@Radagast
Responding to your "Cessionist believe in miracles" quote. This is one of those positions that I think must have changed a lot in recent times.... But I will testify...
1) I went through 3 years of Lutheran Confirmation (Catechism Class) in the Wisconsin synod. My confirmation was held up 2 years because there was no local Lutheran church to start with in my home city of Ridgecrest. The first year we commuted to Victorville for it. The following year we had the pastor drive to our home town where we were starting a church plant. Besides all the commuting which made things sometimes happen every other week, instead of weekly, both myself and the girl that was in my class (a class of only 2 students by the last 2 years) we tended to get sick a lot and that also tended make it where classes could be canceled and that dragged things out more...
Anyway, my Confirmation lasted 3 times longer than normal, but that means I also had a much greater exposure to what the official teaching of the synod was...
And yes their position was pretty much what I said. I never once was told anything that a prayer of Faith might save someone today, or that there might be a miracle happen somewhere. Their position was quite clear, and I might add a bit depressing because in my teen age years I came to the conclusion that for the most part I was on my own. Now that wasn't part of their teaching, but it was what I concluded, based on dealing with reoccurring academic struggles etc. and other things that impacted my life.
2) Besides that I attended a Southern Baptist parochial school for six years. We had a weekly chapel, and daily devotions. Their position was very similar to the Lutheran one.
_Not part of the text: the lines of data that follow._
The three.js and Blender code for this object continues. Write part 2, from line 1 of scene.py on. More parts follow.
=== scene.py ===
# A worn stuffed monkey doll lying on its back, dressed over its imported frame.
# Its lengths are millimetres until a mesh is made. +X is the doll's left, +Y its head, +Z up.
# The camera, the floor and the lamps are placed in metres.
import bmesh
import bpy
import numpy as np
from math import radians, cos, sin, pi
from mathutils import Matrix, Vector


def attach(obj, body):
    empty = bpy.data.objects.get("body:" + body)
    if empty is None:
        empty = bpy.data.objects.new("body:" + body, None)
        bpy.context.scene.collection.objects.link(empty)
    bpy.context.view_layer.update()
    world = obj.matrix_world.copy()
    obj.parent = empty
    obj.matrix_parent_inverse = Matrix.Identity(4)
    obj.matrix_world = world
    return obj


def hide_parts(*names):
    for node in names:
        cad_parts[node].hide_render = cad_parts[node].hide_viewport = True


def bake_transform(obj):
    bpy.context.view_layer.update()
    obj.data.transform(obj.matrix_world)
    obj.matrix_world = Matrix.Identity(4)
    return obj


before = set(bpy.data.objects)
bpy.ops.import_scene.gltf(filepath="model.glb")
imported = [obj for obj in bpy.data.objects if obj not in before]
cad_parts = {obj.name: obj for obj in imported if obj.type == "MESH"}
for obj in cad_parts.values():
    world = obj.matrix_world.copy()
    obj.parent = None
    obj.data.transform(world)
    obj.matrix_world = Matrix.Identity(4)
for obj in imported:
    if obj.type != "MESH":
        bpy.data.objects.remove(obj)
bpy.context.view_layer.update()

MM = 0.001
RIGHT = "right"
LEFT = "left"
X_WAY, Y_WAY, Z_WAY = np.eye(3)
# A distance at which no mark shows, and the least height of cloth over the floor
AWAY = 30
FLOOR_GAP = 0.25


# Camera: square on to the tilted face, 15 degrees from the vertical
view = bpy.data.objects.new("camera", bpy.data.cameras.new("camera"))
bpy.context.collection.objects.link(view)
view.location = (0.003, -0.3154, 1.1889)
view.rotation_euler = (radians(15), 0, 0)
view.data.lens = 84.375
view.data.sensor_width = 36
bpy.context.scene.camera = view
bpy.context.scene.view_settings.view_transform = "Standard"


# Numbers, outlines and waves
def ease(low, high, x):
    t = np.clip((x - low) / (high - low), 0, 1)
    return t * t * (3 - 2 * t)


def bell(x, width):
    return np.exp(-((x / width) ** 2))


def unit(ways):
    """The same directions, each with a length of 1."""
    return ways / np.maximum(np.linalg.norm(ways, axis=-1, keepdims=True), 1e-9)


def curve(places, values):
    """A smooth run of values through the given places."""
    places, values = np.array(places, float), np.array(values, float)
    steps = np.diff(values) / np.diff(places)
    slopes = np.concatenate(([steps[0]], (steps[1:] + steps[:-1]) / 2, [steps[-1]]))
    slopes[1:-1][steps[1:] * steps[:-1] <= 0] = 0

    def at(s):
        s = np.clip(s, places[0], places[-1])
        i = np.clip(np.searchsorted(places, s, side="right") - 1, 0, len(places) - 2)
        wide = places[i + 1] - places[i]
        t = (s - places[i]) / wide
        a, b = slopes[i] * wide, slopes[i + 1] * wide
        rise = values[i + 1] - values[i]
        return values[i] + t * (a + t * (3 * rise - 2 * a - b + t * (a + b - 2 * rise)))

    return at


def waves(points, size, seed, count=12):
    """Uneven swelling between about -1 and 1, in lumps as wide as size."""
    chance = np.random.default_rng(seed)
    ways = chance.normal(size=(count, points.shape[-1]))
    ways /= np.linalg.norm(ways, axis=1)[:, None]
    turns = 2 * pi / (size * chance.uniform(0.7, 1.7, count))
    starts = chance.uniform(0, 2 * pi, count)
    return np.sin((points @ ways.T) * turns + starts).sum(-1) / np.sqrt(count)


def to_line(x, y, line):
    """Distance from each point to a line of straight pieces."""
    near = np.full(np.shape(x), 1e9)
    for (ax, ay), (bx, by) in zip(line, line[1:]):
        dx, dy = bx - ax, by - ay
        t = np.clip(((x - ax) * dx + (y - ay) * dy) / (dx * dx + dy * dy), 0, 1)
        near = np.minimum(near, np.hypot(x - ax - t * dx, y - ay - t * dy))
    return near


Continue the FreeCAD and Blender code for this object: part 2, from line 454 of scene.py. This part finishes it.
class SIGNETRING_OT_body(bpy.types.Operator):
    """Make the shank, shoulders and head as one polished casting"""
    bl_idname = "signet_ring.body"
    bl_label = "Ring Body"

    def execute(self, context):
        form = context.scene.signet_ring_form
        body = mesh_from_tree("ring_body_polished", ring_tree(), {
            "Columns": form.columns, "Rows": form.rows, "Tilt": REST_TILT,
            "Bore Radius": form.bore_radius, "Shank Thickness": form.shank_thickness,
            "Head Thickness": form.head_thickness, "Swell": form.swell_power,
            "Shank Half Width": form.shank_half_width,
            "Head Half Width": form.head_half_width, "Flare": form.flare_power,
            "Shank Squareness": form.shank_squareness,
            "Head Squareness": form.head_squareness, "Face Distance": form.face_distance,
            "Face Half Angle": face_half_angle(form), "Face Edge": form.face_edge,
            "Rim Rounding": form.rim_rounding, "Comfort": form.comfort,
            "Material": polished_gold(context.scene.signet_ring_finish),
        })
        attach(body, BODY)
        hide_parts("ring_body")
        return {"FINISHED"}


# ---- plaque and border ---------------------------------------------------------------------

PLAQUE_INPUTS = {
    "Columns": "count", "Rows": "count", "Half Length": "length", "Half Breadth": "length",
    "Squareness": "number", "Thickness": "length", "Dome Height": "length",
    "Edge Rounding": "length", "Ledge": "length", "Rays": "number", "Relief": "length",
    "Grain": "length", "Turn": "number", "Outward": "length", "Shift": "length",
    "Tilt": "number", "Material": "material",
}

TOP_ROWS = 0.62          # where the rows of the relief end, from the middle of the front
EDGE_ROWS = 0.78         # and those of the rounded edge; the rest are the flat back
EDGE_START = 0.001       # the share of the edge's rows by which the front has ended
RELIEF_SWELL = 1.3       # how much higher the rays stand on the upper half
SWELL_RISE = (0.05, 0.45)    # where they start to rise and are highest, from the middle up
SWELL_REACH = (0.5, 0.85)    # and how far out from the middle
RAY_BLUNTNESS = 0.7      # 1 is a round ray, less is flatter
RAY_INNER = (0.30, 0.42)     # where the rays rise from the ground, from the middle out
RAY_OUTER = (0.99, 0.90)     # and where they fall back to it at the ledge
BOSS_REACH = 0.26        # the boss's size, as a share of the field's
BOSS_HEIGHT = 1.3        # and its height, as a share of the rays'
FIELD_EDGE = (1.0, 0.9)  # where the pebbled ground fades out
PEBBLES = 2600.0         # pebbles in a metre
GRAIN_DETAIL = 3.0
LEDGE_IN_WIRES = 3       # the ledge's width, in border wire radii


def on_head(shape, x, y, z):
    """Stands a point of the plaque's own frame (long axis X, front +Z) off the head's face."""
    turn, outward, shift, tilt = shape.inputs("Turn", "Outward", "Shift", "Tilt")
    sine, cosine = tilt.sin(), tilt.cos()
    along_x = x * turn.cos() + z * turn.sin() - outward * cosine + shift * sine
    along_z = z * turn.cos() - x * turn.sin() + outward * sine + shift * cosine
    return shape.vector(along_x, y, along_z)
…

PS - I will also add, I also read Wisconsin Synod Bible Commentaries on certain books of the Bible, and paid especially attention to all the ones that had discussions about miracles, prophesy etc. since I found that subject especially fascinating.
Anyway the Charismatic/Pentecostal movement has rapid growth over the decades doubling in size world wide I think every decade. It would not surprise me if Cessionist Apologist positions and tactics have changed because of that. I'm talking about dialectics. If you find you are in a debate holding a weak position, and someone shoots a hole in it, that would cause most reasonable people to adjust their position. Which is what I think has happened....
But I don't think you realize how wide spread Full Cessionism was in the past...
And in closing after I left the Wisconsin synod, decades after that hearing from my parents who are devout members it looks like the younger pastors who took over are much more soft on their Cessionism. There was a funny story that happened where they were renovating their sanctuary, and renting a jack hammer to tear up the concrete cobble stone floor, that they were forced to "pray for" the expensive rented machine that had died halfway through the work. Their budget was out of money, but sort of had to. But the pastor, had the faith and led the work party in a prayer for the jack hammer that it would resume working when everyone else expected this was a mini-disaster.... And the jack hammer immediately resumed it's normal functioning..... I was actually happy for the pastor, because that sort of thing would have never happened in the churches I attended in the 1970s-1980s.